[WHAT THE TASK REQUIRES] Tell me how many lines hold "three", please, using only the number.

[RAW DATA]
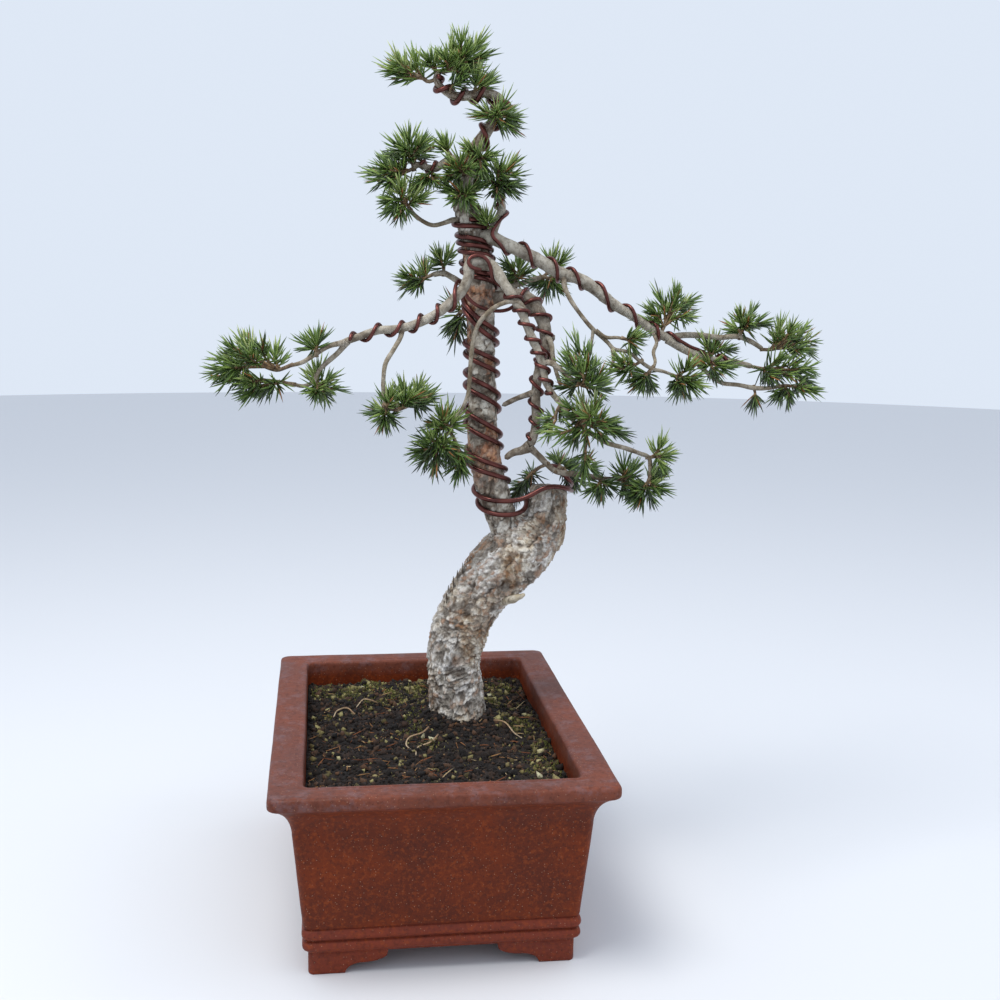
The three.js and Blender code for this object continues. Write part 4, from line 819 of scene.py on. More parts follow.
# THE WOOD. A pine trunk that leans, comes back over itself and stands up beside its own cut-off stub,
# and the branches that grow from it. It is one piece of wood, skinned here in three: the old trunk
# under thick flaky plates, the younger trunk above, and the branches. x, y, z and radius from the root.
LIMBS = {
    "trunk": [(35, 30, 135, 30.5), (33, 30, 162, 27.5), (30, 30, 195, 27), (28, 30, 222, 26.5),
        (32, 30, 242, 28), (42, 30, 266, 28), (55, 30, 288, 29.5), (74, 30, 311, 32.5), (96, 30, 332, 33),
        (115, 30, 352, 27), (121, 30, 372, 20), (123, 30, 394, 18)],
    "upper": [(90, 30, 336, 18), (76, 28, 362, 15.5), (66, 26, 389, 15.5), (58, 26, 419, 15.5),
        (55, 28, 450, 14.8), (54, 30, 484, 14.2), (53, 30, 521, 13.2), (52, 30, 557, 13.4),
        (51, 30, 586, 14.4), (48, 30, 613, 13.2), (43, 30, 637, 12), (36, 30, 660, 11), (33, 30, 680, 9.5),
        (38, 30, 699, 7.5), (44, 30, 717, 6.5), (55, 30, 734, 5.5), (62, 32, 745, 5), (68, 34, 755, 5),
        (69, 34, 763, 5), (63, 32, 768, 4.5), (52, 30, 770, 4.5), (39, 29, 767, 4.5), (25, 28, 766, 4),
        (13, 28, 772, 3.5), (7, 28, 780, 3), (8, 28, 786, 2.6)],
    "left": [(49, 22, 607, 6), (55, 8, 612, 6), (45, -1, 614, 6), (37, -3, 610, 6), (36, -4, 599, 6),
        (31, -6, 588, 5.5), (20, -9, 576, 5.5), (7, -12, 565, 5), (-10, -15, 556, 5), (-29, -18, 550, 4.5),
        (-50, -21, 548, 4.5), (-68, -24, 542, 4), (-82, -26, 537, 3.5)],
    "left_up": [(-80, -26, 537, 3.5), (-94, -28, 534, 2.9), (-106, -30, 527, 2.7), (-119, -32, 519, 2.6),
        (-130, -34, 516, 2.3)],
    "left_low": [(-78, -26, 538, 3.5), (-86, -24, 528, 2.9), (-96, -22, 519, 2.8), (-104, -22, 511, 2.6),
        (-109, -24, 501, 2.4), (-118, -27, 497, 2.2), (-128, -30, 499, 2)],
    "hanging": [(-27, -18, 550, 2.8), (-29, -22, 542, 2.6), (-36, -25, 530, 2.5), (-43, -27, 518, 2.5),
        (-45, -28, 503, 2.3), (-45, -28, 490, 2), (-43, -28, 479, 1.9)],
    "front": [(52, 14, 611, 5.5), (59, 4, 609, 6), (68, -4, 595, 5.5), (77, -9, 581, 5.5),
        (85, -13, 568, 5), (90, -16, 554, 4.5), (96, -19, 540, 4.5), (101, -22, 528, 4.5),
        (105, -25, 515, 4), (107, -28, 502, 4), (112, -31, 493, 3.5), (119, -34, 484, 3)],
    "dark": [(55, 30, 577, 8), (70, 26, 579, 7.5), (85, 20, 582, 7.5), (95, 16, 579, 7.5),
        (103, 12, 570, 7.5), (110, 9, 557, 7.5), (112, 6, 542, 6.5), (111, 4, 528, 6), (107, 3, 515, 6),
        (104, 3, 500, 5.5), (103, 3, 482, 5), (104, 3, 465, 5), (102, 3, 449, 5), (98, 3, 437, 4.5)],
    "dark_inner": [(98, 3, 437, 4.5), (91, 5, 433, 4), (82, 8, 430, 3.5), (75, 11, 424, 2.9)],
    "dark_low": [(98, 3, 436, 3.5), (106, 2, 429, 3), (115, 1, 420, 3), (124, 0, 413, 3),
        (137, -2, 411, 2.9), (151, -4, 410, 2.7), (166, -6, 407, 2.5), (184, -8, 406, 2)],
    "dark_side": [(102, 3, 489, 3.5), (94, 4, 487, 2.7), (82, 6, 482, 2.5), (71, 9, 476, 2.3)],
    "arch": [(88, -13, 568, 2.8), (83, -14, 575, 2.8), (74, -13, 576, 2.8), (63, -10, 572, 2.7),
        (53, -7, 564, 2.6), (45, -4, 553, 2.6), (41, -3, 538, 2.6), (39, -3, 521, 2.5), (38, -3, 502, 2.5),
        (36, -4, 486, 2.4), (30, -6, 473, 2.3), (22, -8, 464, 2.1), (19, -10, 453, 1.9)],
    "right": [(46, 30, 634, 7.5), (59, 22, 636, 7.5), (71, 20, 631, 7.5), (85, 20, 625, 7.5),
        (101, 22, 618, 7.5), (118, 24, 609, 7.5), (131, 26, 602, 7.5), (146, 28, 599, 7), (159, 30, 592, 7),
        (173, 32, 582, 6.5), (189, 34, 571, 6), (204, 36, 563, 5.5), (219, 38, 553, 5.5), (234, 40, 545, 5),
        (247, 41, 538, 4.5)],
    "right_up": [(242, 41, 541, 4), (257, 44, 544, 4), (277, 47, 544, 4), (299, 50, 542, 3.5),
        (318, 52, 543, 3.5), (333, 54, 538, 3), (347, 56, 530, 2.7)],
    "right_mid": [(242, 41, 540, 4.5), (257, 41, 531, 4.5), (271, 42, 525, 4.5), (287, 43, 520, 4.5),
        (302, 44, 519, 4), (317, 45, 517, 3.5), (333, 46, 513, 2.9)],
    "right_low": [(272, 42, 518, 3), (285, 40, 506, 2.8), (299, 38, 497, 2.8), (316, 38, 495, 2.8),
        (333, 38, 492, 2.8), (350, 38, 492, 2.6), (360, 38, 494, 2.2)],
    "drooping": [(131, 24, 601, 4), (132, 16, 589, 3.5), (137, 10, 577, 3), (146, 6, 564, 3),
        (156, 3, 552, 3), (164, 2, 545, 3), (172, 1, 538, 2.9), (178, 0, 532, 2.9), (192, 0, 529, 2.7),
        (205, 2, 520, 2.7), (217, 4, 513, 2.7), (230, 6, 510, 2.5), (241, 8, 506, 2.2)],
    "drooping_twig_a": [(160, 2, 549, 2.3), (170, 0, 543, 1.9), (180, -2, 543, 1.7), (187, -4, 542, 1.4)],
    "drooping_twig_b": [(177, 0, 532, 1.9), (177, -3, 521, 1.7), (173, -6, 510, 1.4)],
    "drooping_twig_c": [(158, 3, 550, 1.7), (156, 0, 538, 1.5), (154, -6, 525, 1.3)],
    "curly": [(223, 38, 551, 2.2), (227, 34, 543, 2.2), (228, 30, 537, 2.1), (224, 26, 528, 2.1),
        (224, 18, 519, 2), (220, 10, 513, 2)],
    "front_up": [(103, -22, 518, 2.8), (110, -26, 520, 2.8), (118, -30, 516, 2.6), (127, -34, 508, 2.4),
        (134, -37, 503, 2.1)],
    "side_stem": [(113, 2, 544, 2.9), (116, -4, 536, 2.5), (117, -8, 525, 2.3), (120, -12, 510, 2.1),
        (124, -17, 497, 1.9)],
    "front_end": [(117, -33, 487, 2.6), (121, -35, 482, 2.4), (127, -38, 473, 2.3), (134, -41, 465, 2.1)],
    "low_long": [(134, -41, 465, 2.3), (150, -40, 454, 2.3), (166, -36, 445, 2.3), (183, -32, 440, 2.3),
        (200, -29, 434, 2.1), (209, -27, 430, 2.1), (211, -27, 421, 2), (210, -28, 410, 1.7)],
    "left_back": [(43, 32, 588, 4), (35, 44, 592, 3.5), (26, 54, 598, 3), (18, 60, 602, 3),
        (7, 66, 600, 2.6)],
    "right_back": [(63, 36, 584, 4), (77, 48, 588, 3), (90, 58, 591, 2.8), (105, 66, 596, 2.6),
        (119, 72, 600, 2.2)],
    "upright": [(58, 24, 634, 5.5), (62, 24, 643, 5.5), (66, 25, 652, 5), (70, 26, 660, 5),
        (70, 26, 668, 4.5), (66, 25, 675, 4), (64, 24, 680, 3)],
    "upper_left": [(39, 30, 699, 5), (31, 25, 705, 4.5), (22, 20, 708, 4.5), (14, 17, 704, 4),
        (6, 15, 698, 4), (-3, 14, 699, 3.5), (-11, 14, 701, 3.5), (-16, 14, 697, 2.8)],
    "thin_left": [(37, 30, 650, 3.5), (25, 26, 652, 2.9), (16, 22, 649, 2.6), (4, 18, 646, 2.5),
        (-7, 14, 650, 2.4), (-15, 11, 656, 2.2), (-19, 9, 661, 2.1)],
    "dark_curl": [(112, 4, 540, 2.9), (117, 2, 544, 2.7), (120, 1, 540, 2.5)],
    "dark_stub": [(111, 4, 528, 2.9), (102, 0, 531, 2.5)],
}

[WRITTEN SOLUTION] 2